Deze uitspraak is gedaan door mr. J.M.W. van de Sande, voorzitter, en mr. A.P. Vaatstra en mr. L.Y. Gramsbergen, leden, in aanwezigheid van mr. R.C.H. Graves, griffier. De uitspraak is uitgesproken in het openbaar op
griffier
voorzitter
Een afschrift van deze uitspraak is verzonden aan partijen op:

Informatie over hoger beroep

Tegen deze uitspraak kunnen partijen binnen zes weken na de verzenddatum hoger beroep instellen bij het gerechtshof Arnhem-Leeuwarden (belastingkamer).
Als het een Rijksbelastingzaak betreft (dat is een zaak waarbij de Belastingdienst partij is), kunt u digitaal beroep instellen via www.rechtspraak.nl.

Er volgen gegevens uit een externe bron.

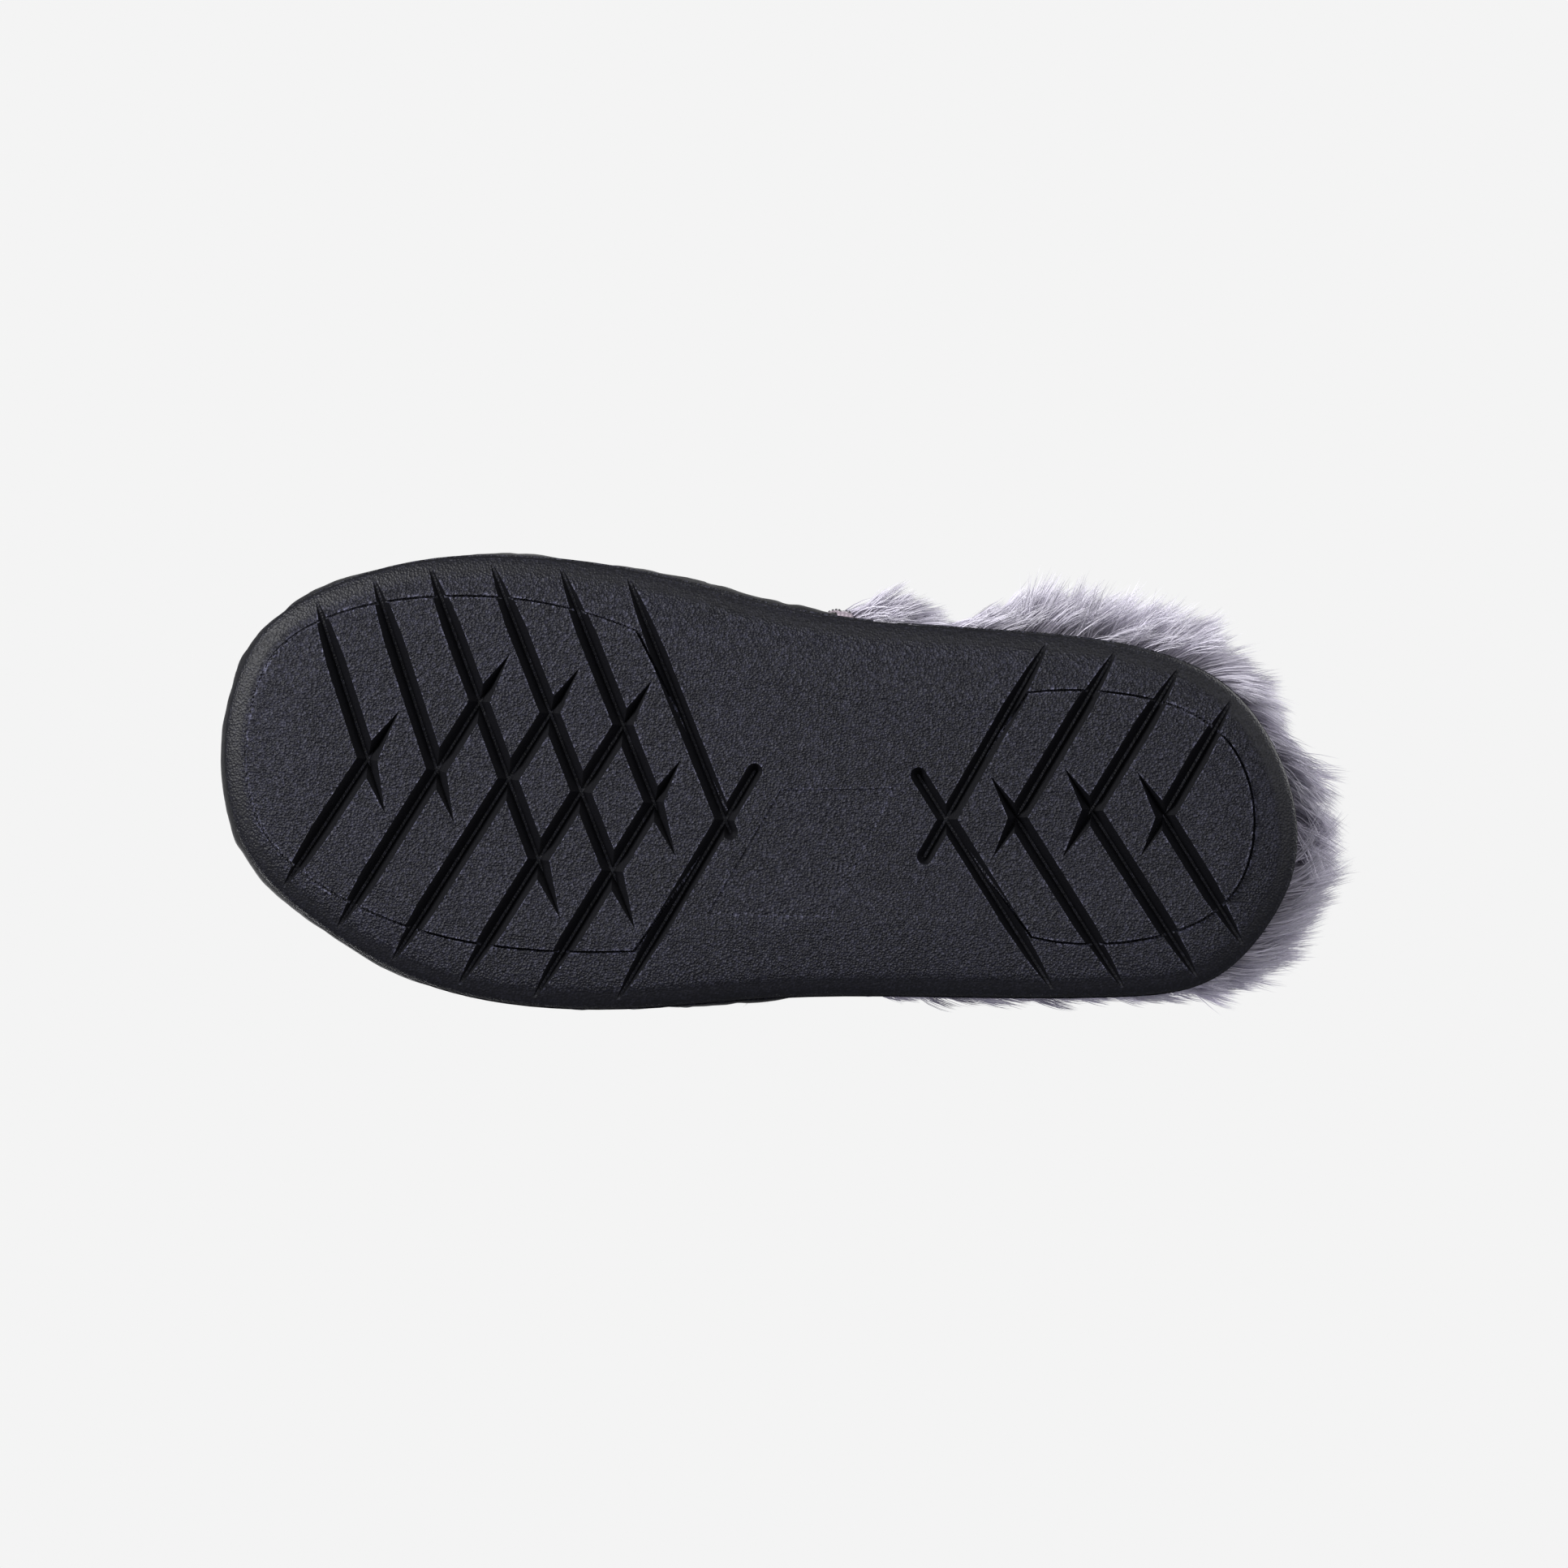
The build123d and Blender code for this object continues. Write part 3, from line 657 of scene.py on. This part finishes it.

Daar klikt u op “Formulieren en inloggen”. Hoger beroep instellen kan eventueel ook nog steeds per brief op de hierna vermelde wijze.
Betreft het een andere belastingzaak (bijvoorbeeld een zaak waarbij een heffingsambtenaar van een gemeente of een samenwerkingsverband partij is), dan kan het hoger beroep uitsluitend worden ingesteld door verzending van een brief aan het gerechtshof Arnhem-Leeuwarden (belastingkamer), Postbus 9030, 6800 EM Arnhem.

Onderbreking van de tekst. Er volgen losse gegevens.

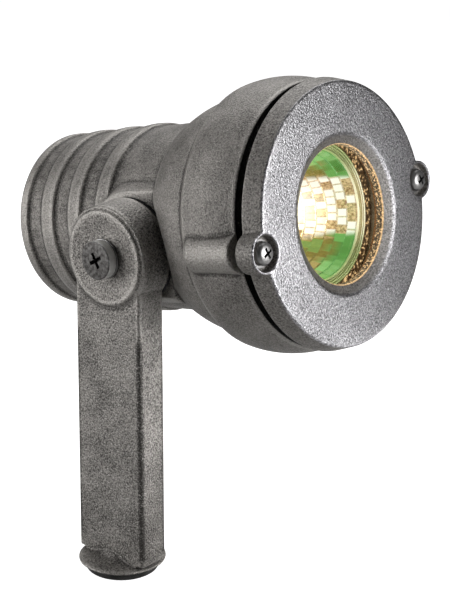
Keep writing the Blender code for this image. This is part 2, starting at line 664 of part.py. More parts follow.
def make_pivot(pivot, head, steel, nylon):
    friction = ring_outline(PIVOT_HOLE_RADIUS, FRICTION_RADIUS, PAD_FACE + GAP, ARM_INNER - GAP)
    turned("pivot_friction_washer", friction, pivot, nylon, INNER_SEGMENTS, turn=AWAY_FROM_LAMP)
    washer_low = HEAD_OUTER - DISH_DEPTH + GAP / 2
    washer_high = washer_low + 0.8
    washer = ring_outline(PIVOT_HOLE_RADIUS, PIVOT_WASHER_RADIUS, washer_low, washer_high)
    turned("pivot_washer", washer, pivot, steel, segments=28, turn=AWAY_FROM_LAMP)
    low = washer_high + GAP / 2
    high = low + PIVOT_HEAD_HEIGHT
    edge = 0.5
    outline = [
        (0, PIVOT_SHANK_END), (PIVOT_SHANK_RADIUS - 0.6, PIVOT_SHANK_END),
        (PIVOT_SHANK_RADIUS, PIVOT_SHANK_END + 0.8), (PIVOT_SHANK_RADIUS, low), (PIVOT_HEAD_RADIUS, low),
        (PIVOT_HEAD_RADIUS, high - edge), (PIVOT_HEAD_RADIUS - edge, high), (0, high),
    ]
    screw = turned("pivot_screw", outline, head, steel, segments=32, turn=AWAY_FROM_LAMP)
    cross_recess(screw, head, (0, 0), high, 3.4, 2.4, turn=AWAY_FROM_LAMP)


def make_foot(foot, dark, rubber):
    flange = PIVOT_HEIGHT + BUSH_TOP
    top = PIVOT_HEIGHT + SPIGOT_TOP
    outline = [(BOLT_HOLE_RADIUS, 0), (BUSH_RADIUS - 1.2, 0), (BUSH_RADIUS - 0.3, 0.6), (BUSH_RADIUS, 1.5),
               (BUSH_RADIUS, flange), (SPIGOT_RADIUS, flange), (SPIGOT_RADIUS, top - 0.4),
               (SPIGOT_RADIUS - 0.4, top), (BOLT_HOLE_RADIUS, top)]
    turned("foot_bush", outline, foot, dark, 36)
    turned("foot_washer", ring_outline(8.8, 12.7, flange + 0.1, flange + 0.7), foot, rubber, INNER_SEGMENTS)


def main():
    clear_scene()
    cast = finish("cast_aluminium", (0.40, 0.40, 0.39), 0.62, 0.85)
    bright = finish("bezel_aluminium", (0.62, 0.63, 0.64), 0.42, 0.9)
    steel = finish("stainless_steel", (0.62, 0.61, 0.59), 0.28, 1.0)
    dark = finish("dark_bush", (0.09, 0.09, 0.08), 0.45, 0.6)
    rubber = finish("black_rubber", (0.02, 0.02, 0.02), 0.7, 0.0)
    nylon = finish("friction_nylon", (0.30, 0.30, 0.29), 0.5, 0.0)
    glass = finish("clear_glass", (0.9, 0.95, 0.95), 0.03, 0.0, 0.3)
    coated = finish("dichroic_coating", (0.75, 0.72, 0.40), 0.15, 1.0)
    quartz = finish("quartz", (0.95, 0.95, 0.92), 0.03, 0.0, 0.35)
    hot = finish("tungsten", (1.0, 0.85, 0.55), 0.4, 1.0)
    ceramic = finish("ceramic", (0.82, 0.80, 0.75), 0.6, 0.0)
    brass = finish("brass", (0.72, 0.55, 0.25), 0.35, 1.0)
    sleeve = finish("lead_sleeve", (0.75, 0.74, 0.70), 0.8, 0.0)

    foot = empty("foot_axis", (0, 0, 0))
    pivot = empty("pivot_axis", (PIVOT_OFFSET, 0, PIVOT_HEIGHT), parent=foot)
    head = empty("head", (0, 0, 0), (math.pi / 2 - TILT_AT_REST, 0, 0), pivot)
    lamp = empty("lamp_axis", (0, AXIS_ABOVE_PIVOT, 0), parent=head)

    make_housing(head, lamp, cast)
    make_bezel(lamp, bright)
    make_bezel_screws(lamp, steel)
    make_glass(lamp, glass, rubber)
    make_lamp(lamp, steel, coated, quartz, hot, ceramic)
    make_socket(lamp, ceramic, brass, steel)
    make_leads(lamp, sleeve, brass)
    make_gland(lamp, brass, rubber)
    make_arm(pivot, cast)
    make_pivot(pivot, head, steel, nylon)
    make_foot(foot, dark, rubber)


main()
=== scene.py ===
import json
import math
import bmesh
import bpy
import numpy as np
from mathutils import Matrix, Vector


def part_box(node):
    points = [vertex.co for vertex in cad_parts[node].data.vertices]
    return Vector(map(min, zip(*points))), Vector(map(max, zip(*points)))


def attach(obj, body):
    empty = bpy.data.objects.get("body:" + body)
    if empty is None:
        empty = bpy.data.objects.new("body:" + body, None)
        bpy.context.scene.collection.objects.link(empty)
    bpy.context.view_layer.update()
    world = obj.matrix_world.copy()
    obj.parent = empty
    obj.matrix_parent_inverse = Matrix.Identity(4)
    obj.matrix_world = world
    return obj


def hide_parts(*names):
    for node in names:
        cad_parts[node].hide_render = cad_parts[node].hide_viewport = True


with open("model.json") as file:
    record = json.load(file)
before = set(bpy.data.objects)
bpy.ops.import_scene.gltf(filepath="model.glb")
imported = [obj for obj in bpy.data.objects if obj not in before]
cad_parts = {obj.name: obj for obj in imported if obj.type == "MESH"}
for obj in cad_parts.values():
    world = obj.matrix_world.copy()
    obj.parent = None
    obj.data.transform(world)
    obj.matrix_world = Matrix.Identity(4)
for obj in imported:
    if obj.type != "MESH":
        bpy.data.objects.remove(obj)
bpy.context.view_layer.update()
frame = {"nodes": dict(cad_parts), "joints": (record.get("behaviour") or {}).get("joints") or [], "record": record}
print("frame loaded")


# The two frames that every piece is drawn in, in millimetres

stance = {"tiltDegrees": 10.4, "axisAbovePivot": 5.5}
lensLow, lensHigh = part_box("lens")
tiltJoint = next(joint for joint in frame["joints"] if joint["name"] == "head_tilt")
pivot = Vector(((lensLow.x + lensHigh.x) / 2, *tiltJoint["pos_m"][1:]))
toMetres = Matrix.Scale(0.001, 4)
lean = math.radians(90 - stance["tiltDegrees"])
pivotFrame = Matrix.Translation(pivot) @ toMetres
headFrame = Matrix.Translation(pivot) @ Matrix.Rotation(lean, 4, "X") @ toMetres
lampFrame = headFrame @ Matrix.Translation((0, stance["axisAbovePivot"], 0))
outToArm = Matrix.Rotation(math.radians(-90), 4, "Y")


class Flow:
    # one output socket, so that sums and products are written as plain Python
    def __init__(self, tree, socket):
        self.tree = tree
        self.socket = socket

    def math(self, operation, *others):
        return self.tree.node("ShaderNodeMath", {"operation": operation}, [self, *others])

    def __add__(self, other):
        return self.math("ADD", other)

    def __mul__(self, other):
        return self.math("MULTIPLY", other)

    def __sub__(self, other):
        return self.math("SUBTRACT", other)

    def __truediv__(self, other):
        return self.math("DIVIDE", other)

    def __rsub__(self, other):
        return self.tree.node("ShaderNodeMath", {"operation": "SUBTRACT"}, [other, self])

    __radd__ = __add__
    __rmul__ = __mul__

    def fade(self, start, end):
        # 0 before start, 1 past end and smooth between
        ends = [start, end, 0.0, 1.0] if start < end else [end, start, 1.0, 0.0]
        return self.tree.node("ShaderNodeMapRange", {"interpolation_type": "SMOOTHSTEP"}, [self, *ends])

    def clamped(self):
        return self.math("MAXIMUM", 0.0).math("MINIMUM", 1.0)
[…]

Bij het instellen van het hoger beroep dient het volgende in acht te worden genomen:
1. bij het hogerberoepschrift wordt een afschrift van deze uitspraak overgelegd;
2 - het hogerberoepschrift moet, indien het op papier wordt ingediend, ondertekend zijn. Verder moet het ten minste het volgende vermelden:
a. de naam en het adres van de indiener;
b. de datum van verzending;
c. een omschrijving van de uitspraak waartegen het hoger beroep is ingesteld;
d. de redenen waarom u het niet eens bent met de uitspraak (de gronden van het hoger beroep).

Voetnoten

1.Beleidsregel van de minister van Veiligheid en Justitie van 8 juli 2014, nr. 436935, Stcrt. 2014, 20210, en de Regeling van de minister van Justitie en Veiligheid van 27 oktober 2017, Stcrt 2017, 62751.

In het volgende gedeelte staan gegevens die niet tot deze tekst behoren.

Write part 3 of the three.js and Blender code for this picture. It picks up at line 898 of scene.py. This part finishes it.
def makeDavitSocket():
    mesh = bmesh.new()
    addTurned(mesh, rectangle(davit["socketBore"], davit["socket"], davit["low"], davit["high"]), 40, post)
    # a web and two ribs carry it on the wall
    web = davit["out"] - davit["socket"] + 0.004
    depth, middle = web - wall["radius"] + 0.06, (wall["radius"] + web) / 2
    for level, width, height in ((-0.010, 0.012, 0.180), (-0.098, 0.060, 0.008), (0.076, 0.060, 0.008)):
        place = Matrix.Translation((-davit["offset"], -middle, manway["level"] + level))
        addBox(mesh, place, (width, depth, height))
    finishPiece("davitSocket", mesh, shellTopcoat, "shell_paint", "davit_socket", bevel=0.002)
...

2.Artikel 1, eerste lid, van de Successiewet 1956 (tekst 2009).
3.Artikel 2, derde lid, van de AWR (tekst 2009).
4.Vgl. Hoge Raad 8 juli 1999, ECLI:NL:HR:1998:ZD6926.
5.Hoge Raad 30 oktober 1985, ECLI:NL:HR:1985:AC9086.
6.Zie overweging 6 onder c, d en e.
7.Zie overweging 6 onder f en g.
8.Zie overweging 6 onder b en overweging 7.
10.Zie onderdeel C2 van de bijlage bij het Besluit proceskosten bestuursrecht.